8,15:Perchè altro bene ec. Vedi capo v. 17. Dicendo: e questo solo egli ritragga ec. dimostra Salomone, come delle cose di questo mondo noi non siamo propriamente veri padroni, ma usufruttuari, affinchè come di cose imprestate ce ne serviamo per sostentare, e conservare la vita: e venuta la morte, ad altri e a Dio stesso, che ne è il vero padrone, le rimettiamo.
8,16:V'ha taluno, che non chiude occhio ec.
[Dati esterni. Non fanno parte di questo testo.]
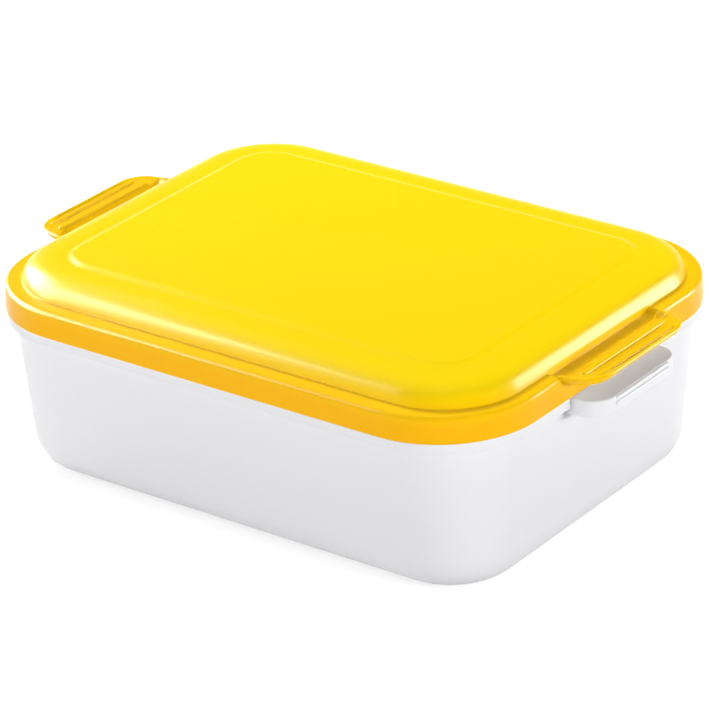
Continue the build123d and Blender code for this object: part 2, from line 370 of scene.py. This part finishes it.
def makeLid():
    section, channel = lidSection()
    half, step = lid["channelHalf"], lid["channelStep"]
    places = [half + step * row for row in lid["channelRows"]]
    bm = bmesh.new()
    ring = sweepRound(bm, section, [-y for y in places] + places)
    panel, innerPanel = len(lid["panelRows"]), len(section) - len(lid["innerPanel"])
    foot = panel + lid["domeRows"] + lid["footSteps"] + 1
    innerDome = innerPanel - lid["innerRows"]
    shares = []
    for k, (inset, z) in enumerate(section):
        if k >= innerDome:
            inset -= lid["wall"]
        reachOf = (lid["crown"][0] - inset) / (lid["crown"][0] - lid["domeFoot"][0])
        onDome = panel <= k < foot or k >= innerDome - lid["plugRows"]
        shares.append(max(0.0, min(1.0, reachOf)) ** 2 if onDome else 0.0)
    moveCorners(bm, ring, shares, lid["domeShift"])
    for v in bm.verts:
        if v[ring] <= panel or v[ring] > innerPanel:
            v.co.x *= 1 + lid["panelStretch"][0]
            v.co.y *= 1 + lid["panelStretch"][1]
        atEnd = abs(v.co.x) > outline["halfLength"] - outline["corner"] / 2
        if atEnd and v[ring] - 1 in channel:
            v.co.z -= lid["channelDrop"] * (1 - smoothRise(abs(v.co.y), half - step, half + step))
    bmesh.ops.holes_fill(bm, edges=[e for e in bm.edges if e.is_boundary], sides=0)
    joinAtEnds(bm, makeTab())
    return makePiece(bm, "lidShell", plastic("yellowPlastic", lid), "lid_body")


makeLid()


# White tub: one moulding with the rim, the flange and two grip ledges
tub = {
    "floor": 2.4, "floorReach": (27.0, 26.0), "baseRound": 11.0, "innerRound": 9.0, "innerEase": 0.2,
    "innerBends": (-1, 0.5), "profileSteps": 12,
    "rimTop": 53.7, "rimInset": 2.3, "rimRound": 0.6, "wall": 1.8, "wallRows": (44, 36, 26),
    "beadRows": (52.6, 52.3, 52.0, 51.7, 51.3), "beadRise": 0.22, "beadRound": 0.2,
    "flangeTop": 49.1, "flangeLow": 46.0, "flangeInset": 0.5, "flangeRound": 0.4, "flangeFillet": 0.35,
    "baseInset": 9.3, "baseShift": (2.55, 0.95), "endRows": (-12.0, 0.0, 12.0),
    # foot ring: inset, height and radius
    "footRing": [(25.2, 0, 0.3), (25.8, 0.7, 0.3), (27.0, 0.7, 0)],
    "gripRoot": (83.5, 20.6), "gripReach": 96.6, "gripHalfTip": 20.0, "gripCorner": 7.0, "gripLow": 43.8,
    "gripTip": (9.0, 3.0), "gripSteps": 16, "gripWall": 1.6, "gripEdges": (0.5, 0.9), "gripSunk": 0.02,
    "gripRibs": (46.8, 48.4), "gripRibHalf": 13.0, "gripRibShape": (1.0, 0.6, 0.4, 0.45),
    # the tub's top and low colours are almost the same, so hardly any light is painted on it
    "litTopColour": (0.835, 0.835, 0.85), "shadedLowColour": (0.83, 0.83, 0.845), "paintedLightFade": (0.03, 0.05),
    "cloudScale": 7.0, "haze": (0.985, 1.0), "specular": 0.12,
    "grainScale": 700.0, "grainStrength": 0.05, "grainDepth": 0.0002, "roughness": (0.36, 0.44),
}


def wallInset(z):
    return tub["rimInset"] + (tub["baseInset"] - tub["rimInset"]) * (1 - z / tub["flangeTop"])


def makeGrip():
    # grip ledge below the lid's tab, hollow from below
    reach, wall = tub["gripReach"], tub["gripWall"]
    tip = [(reach, y, 0) for y in tub["gripTip"]]
    half = roundOff([(*tub["gripRoot"], 0), (reach, tub["gripHalfTip"], tub["gripCorner"])] + tip,
                    tub["gripSteps"])
    depth = tub["flangeTop"] - tub["gripLow"]
    grip = plateOf(half, depth, *tub["gripEdges"])
    bottom = [max((f for f in grip.faces if f.normal.z < 0), key=lambda f: f.calc_area())]
    bmesh.ops.inset_region(grip, faces=bottom, thickness=wall - tub["gripEdges"][1], use_even_offset=True)
    made = bmesh.ops.extrude_face_region(grip, geom=bottom)["geom"]
    bmesh.ops.delete(grip, geom=bottom, context="FACES_ONLY")
    bmesh.ops.translate(grip, verts=[v for v in made if isinstance(v, bmesh.types.BMVert)],
                        vec=(0, 0, depth - wall))
    bmesh.ops.translate(grip, verts=grip.verts, vec=(0, 0, tub["flangeTop"] - tub["gripSunk"]))
    for z in tub["gripRibs"]:
        ridge(grip, Vector((reach, 0, z)), tub["gripRibHalf"], tub["gripRibShape"],
              Matrix.Rotation(pi / 2, 4, "Y"))
    return grip


def tubSection():
    flangeTop, low, rim, rimTop = tub["flangeTop"], tub["flangeLow"], tub["rimInset"], tub["rimTop"]
    floor, out, inside, soft = tub["floor"], tub["flangeInset"], rim + tub["wall"], tub["rimRound"]
    first, second, bead, fourth, fifth = tub["beadRows"]
    path = [(reach, floor, 0) for reach in tub["floorReach"]]
    path += [(tub["baseInset"] + tub["wall"] + tub["innerEase"], floor, tub["innerRound"])]
    path += [(inside, flangeTop + shift, 0) for shift in tub["innerBends"]]
    path += [(inside, rimTop, soft), (rim, rimTop, soft)]
    path += [(rim, first, 0), (rim, second, 0), (rim - tub["beadRise"], bead, tub["beadRound"])]
    path += [(rim, fourth, 0), (rim, fifth, 0), (rim, flangeTop, 0)]
    path += [(out, flangeTop, tub["flangeRound"]), (out, low, tub["flangeRound"])]
    path += [(wallInset(low), low, tub["flangeFillet"])] + [(wallInset(z), z, 0) for z in tub["wallRows"]]
    path += [(tub["baseInset"], 0, tub["baseRound"])] + tub["footRing"]
    return [tuple(p) for p in roundOff(path, tub["profileSteps"])]


def makeTub():
    section = tubSection()
    bm = bmesh.new()
    ring = sweepRound(bm, section, tub["endRows"])
    shares = [max(0.0, 1 - z / tub["flangeTop"]) for inset, z in section]
    moveCorners(bm, ring, shares, tub["baseShift"])
    bmesh.ops.holes_fill(bm, edges=[e for e in bm.edges if e.is_boundary], sides=0)
    joinAtEnds(bm, makeGrip())
    return makePiece(bm, "tubShell", plastic("whitePlastic", tub), "tub_body")


makeTub()


# Studio: pale floor, white walls that darken upwards in reflections, soft lamps
studio = {
    "roomLight": 0.36, "ceilingShine": 0.05, "shineFade": (0.05, 0.22),
    "floorColour": 0.70, "floorGlow": 0.66, "floorHalf": 3.0, "floorHeight": -0.0002,
    "lamps": {   # place, aim, size in metres, watts, and whether the lamp shades or shines
        "overhead": ((0.0, 0.0, 1.2), (0, 0, 0.05), (0.7, 0.7), 1.9, "shade"),
        "keyLeft": ((-0.58, 0.42, 0.72), (0, 0, 0.05), (0.20, 0.20), 8.8, "shade"),
        "frontFill": ((0.05, -1.10, 0.06), (0, 0, 0.03), (0.6, 0.12), 5.1, "shade"),
        "rightFill": ((1.07, 0.20, 0.26), (0, 0, 0.04), (0.5, 0.16), 6.1, "shade"),
        "leftBox": ((-0.34, -0.12, 0.21), (0, 0, 0.06), (0.46, 0.26), 16.5, "shine"),
        "backBox": ((0.42, 0.50, 0.17), (0.04, 0, 0.06), (0.22, 0.34), 7.8, "shine"),
    },
}


def seenRays(nodes, links, kinds):
    # 1 for the kinds of ray that see the white room, 0 for the light that falls on the object
    path = nodes.new("ShaderNodeLightPath")
    last = path.outputs[kinds[0]]
    for kind in kinds[1:]:
        either = nodes.new("ShaderNodeMath")
        either.operation = "MAXIMUM"
        links.new(last, either.inputs[0])
        links.new(path.outputs[kind], either.inputs[1])
        last = either.outputs[0]
    return last


def makeFloor():
    bm = bmesh.new()
    bmesh.ops.create_grid(bm, x_segments=1, y_segments=1, size=studio["floorHalf"])
    bmesh.ops.translate(bm, verts=bm.verts, vec=(0, 0, studio["floorHeight"]))
    mesh = bpy.data.meshes.new("floor")
    bm.to_mesh(mesh)
    bm.free()
    floor = bpy.data.objects.new("floor", mesh)
    bpy.context.scene.collection.objects.link(floor)
    material = bpy.data.materials.new("paleFloor")
    material.use_nodes = True
    nodes, links = material.node_tree.nodes, material.node_tree.links
    nodes.clear()
    out = nodes.new("ShaderNodeOutputMaterial")
    matte = nodes.new("ShaderNodeBsdfDiffuse")
    matte.inputs["Color"].default_value = (*[studio["floorColour"]] * 3, 1)
    glow = nodes.new("ShaderNodeEmission")
    glow.inputs["Strength"].default_value = studio["floorGlow"]
    both = nodes.new("ShaderNodeAddShader")
    links.new(matte.outputs[0], both.inputs[0])
    links.new(glow.outputs[0], both.inputs[1])
    pick = nodes.new("ShaderNodeMixShader")
    links.new(seenRays(nodes, links, ("Is Camera Ray", "Is Glossy Ray")), pick.inputs[0])
    links.new(matte.outputs[0], pick.inputs[1])
    links.new(both.outputs[0], pick.inputs[2])
    links.new(pick.outputs[0], out.inputs["Surface"])
    floor.data.materials.append(material)


def makeRoom():
    world = bpy.data.worlds.new("whiteRoom")
    bpy.context.scene.world = world
    world.use_nodes = True
    nodes, links = world.node_tree.nodes, world.node_tree.links
    nodes.clear()
    out = nodes.new("ShaderNodeOutputWorld")
    litRoom = nodes.new("ShaderNodeBackground")
    litRoom.inputs["Strength"].default_value = studio["roomLight"]
    seenRoom = nodes.new("ShaderNodeBackground")
    seenRoom.inputs["Strength"].default_value = 1.0
    shineRoom = nodes.new("ShaderNodeBackground")
    towards = nodes.new("ShaderNodeTexCoord")
    apart = nodes.new("ShaderNodeSeparateXYZ")
    links.new(towards.outputs["Generated"], apart.inputs["Vector"])
    upwards = nodes.new("ShaderNodeMapRange")
    upwards.interpolation_type = "SMOOTHSTEP"
    upwards.inputs["From Min"].default_value, upwards.inputs["From Max"].default_value = studio["shineFade"]
    upwards.inputs["To Min"].default_value = 1.0
    upwards.inputs["To Max"].default_value = studio["ceilingShine"]
    links.new(apart.outputs["Z"], upwards.inputs["Value"])
    links.new(upwards.outputs["Result"], shineRoom.inputs["Strength"])
    first = nodes.new("ShaderNodeMixShader")
    links.new(seenRays(nodes, links, ("Is Glossy Ray",)), first.inputs[0])
    links.new(litRoom.outputs[0], first.inputs[1])
    links.new(shineRoom.outputs[0], first.inputs[2])
    second = nodes.new("ShaderNodeMixShader")
    links.new(seenRays(nodes, links, ("Is Camera Ray", "Is Transmission Ray")), second.inputs[0])
    links.new(first.outputs[0], second.inputs[1])
    links.new(seenRoom.outputs[0], second.inputs[2])
    links.new(second.outputs[0], out.inputs["Surface"])


def makeLamp(name, place, aim, size, watts, use):
    lamp = bpy.data.lights.new(name, "AREA")
    lamp.shape = "RECTANGLE"
    lamp.size, lamp.size_y = size
    lamp.energy = watts
    holder = bpy.data.objects.new(name, lamp)
    holder.location = place
    holder.rotation_euler = (Vector(aim) - Vector(place)).to_track_quat("-Z", "Y").to_euler()
    holder.visible_camera = False
    holder.visible_diffuse = use != "shine"
    holder.visible_glossy = use != "shade"
    bpy.context.scene.collection.objects.link(holder)


makeFloor()
makeRoom()
for lampName, setting in studio["lamps"].items():
    makeLamp(lampName, *setting)
print("studio ready, lamps:", len(studio["lamps"]))

# Camera, at the place that the photograph was taken from
camera = {"azimuth": 37.10, "elevation": 25.45, "roll": -2.05, "lens": 208.6, "sensor": 36,
          "clip": (0.05, 20), "place": (0.6358, -0.8410, 0.5332)}


def makeCamera():
    a, e, r = (radians(camera[k]) for k in ("azimuth", "elevation", "roll"))
    back = Vector((sin(a) * cos(e), -cos(a) * cos(e), sin(e)))
    right = Vector((cos(a), sin(a), 0))
    up = back.cross(right)
    across = right * cos(r) + up * sin(r)
    upright = up * cos(r) - right * sin(r)
    turn = Matrix((across, upright, back)).transposed().to_4x4()
    data = bpy.data.cameras.new("camera")
    data.lens = camera["lens"]
    data.sensor_width = camera["sensor"]
    data.clip_start, data.clip_end = camera["clip"]
    holder = bpy.data.objects.new("camera", data)
    holder.matrix_world = Matrix.Translation(camera["place"]) @ turn
    bpy.context.scene.collection.objects.link(holder)
    bpy.context.scene.camera = holder


makeCamera()
bpy.context.scene.view_settings.view_transform = "Standard"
Vale a dire si affanna, e si tormenta nella investigazione delle cose, e particolarmente de' mirabili giudizi di Dio riguardo a'giu sti, e agli empi, e non trovando di tali cose le ragioni, di cui va in traccia, non altro guadagna (dice s. Girolamo), se non che tali disputazioni sieno il suo tormento.
8,17:Quanto più si affatica... tanto meno troverà. Non solo perchè conoscerà di essere sempre più lontano dalla perfetta cognizione delle cose, ma anche perchè chi vuol fare da scrutatore della maestà di Dio, rimarrà oppresso dalla gloria.
E quand'anche il saggio dicesse ec. il saggio se dicesse d'intendere la ragione delle opere di Dio, sarebbe in errore, e non la intenderebbe perciò veramente, e dandosi per saggio diverrebbe stolto. Delle opere di Dio noi possiam dire le ragioni generali indicate a noi nelle divine Scritture; ma di tali e tali avvenimenti le particolari ragioni non saranno a noi note giammai. Sappiamo, che le vie di Dio sono misericordia e verità, e che i suoi giudizi sono retti; del rimanente dobbiam dire coll'Apostolo: O altezza de' tesori della sapienza e scienza di Dio. Quanto incomprensibili sono i suoi giudizi! Rom. XI. 33.